We recognize that people who work in the oil sands have been providing energy and resources to Canada for many decades in a way that has created tremendous prosperity for this country. The world is looking at reducing its carbon emissions, and as we move towards a lower-carbon economy, it’s going to be important to lean on the kind of innovation and technology that Albertans and Saskatchewanians and people right across the country are contributing to creating and delivering for the benefit of not just the industry and the jobs it creates but all Canadians. We recognize we need to move towards a lower-carbon economy. We also see Alberta and Saskatchewan as an essential element in moving forward in a way that brings all Canadians along.
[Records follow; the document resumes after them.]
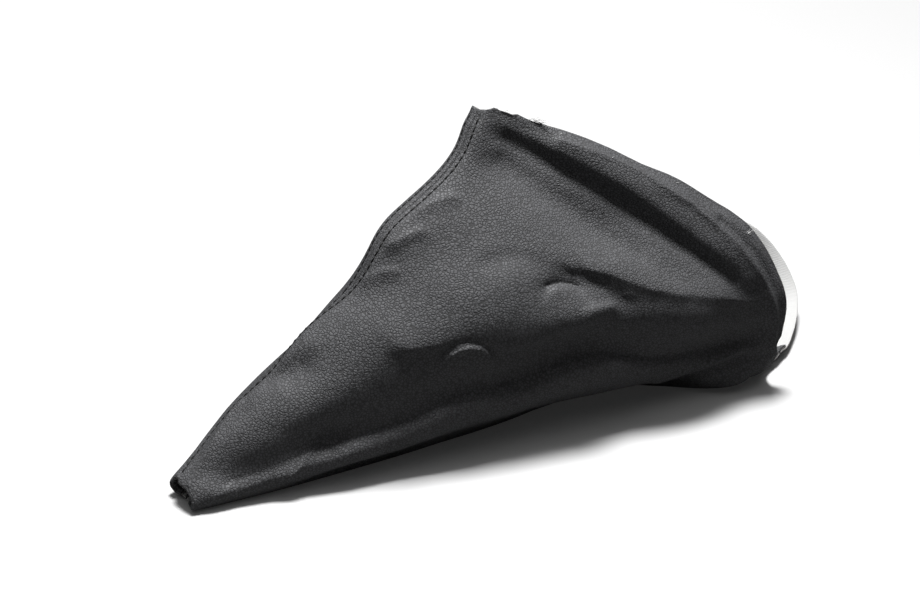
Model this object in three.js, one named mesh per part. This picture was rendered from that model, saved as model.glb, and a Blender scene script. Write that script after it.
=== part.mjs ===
import * as THREE from 'three';

// Driving sizes in mm. The gaiter lies on its side, the narrow end at -X and the mouth at +X.
const LENGTH = 335;
const WIDTH = 104;
const HEIGHT = 148;

// Leathercloth and its edges
const SHEET = 1.2;
const FOLD_RADIUS = 0.75;
const SEAM_ALLOWANCE = 8.5;
const HEM_DEPTH = 12;
const HEM_ROWS = [0, 0.5, 1];
const SEAM_GAP = 0.3;
const TOP_SEAM_EASE = 0.2;
const MOUTH_FLANGE = 8.5;
const MOUTH_CREASE = 1.3;
const SEAM_LIFT = 1.6;
const FLOOR_BLEND = 3;
const FOLD_CLEARANCE = 4;
const SEAM_LIFT_WIDTH = 5;
const SEAM_LIFT_MARGIN = 0.5;
const STRIP_HALF = 4.6;
const STRIP_DROP = 0.12;
const STRIP_TIP_SHARE = 0.5;
const STRIP_TAPER = 0.3;
const STRIP_ROLL = 0.8;
const STRIP_ROLL_FROM = 0.35;
const STRIP_ROLL_TO = 0.65;

// Topstitching
const STITCH_PITCH = 3.5;
const STITCH_FROM_SEAM = 2.9;
const THREAD_RADIUS = 0.42;
const HOLE_RADIUS = 0.16;
const THREAD_GAP = 0.4;
const STITCH_END_MARGIN = 3;

// Mesh density
const NEAR_MESH = { columns: 23, rows: 23 };
const FAR_MESH = { columns: 12, rows: 15 };
const ACROSS_SAMPLES = 72;
const PROBE_SHARE = 0.02;

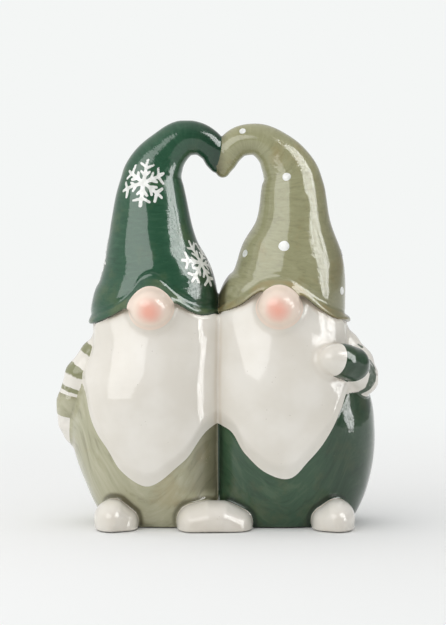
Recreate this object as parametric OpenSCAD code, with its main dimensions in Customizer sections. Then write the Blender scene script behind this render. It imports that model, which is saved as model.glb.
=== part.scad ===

Wilkinson, the environment minister, told reporters that energy-sector innovation could certainly become an area of federal-provincial common ground. He even spoke of efforts to reduce “emissions intensity,” as opposed to pushing down the fossil fuel sector’s overall carbon footprint—the sort of language Calgary corner offices like to hear.

The hotter issues like separatism, an Alberta-only pension plan, oil tanker-ban legislation and that darn pipeline will attract more attention, and those are the real beefs people have in the country’s Liberal dead zones. But behind the flame and sulphur, there could be a future where the resource-economy provinces and Ottawa are rowing in the same direction.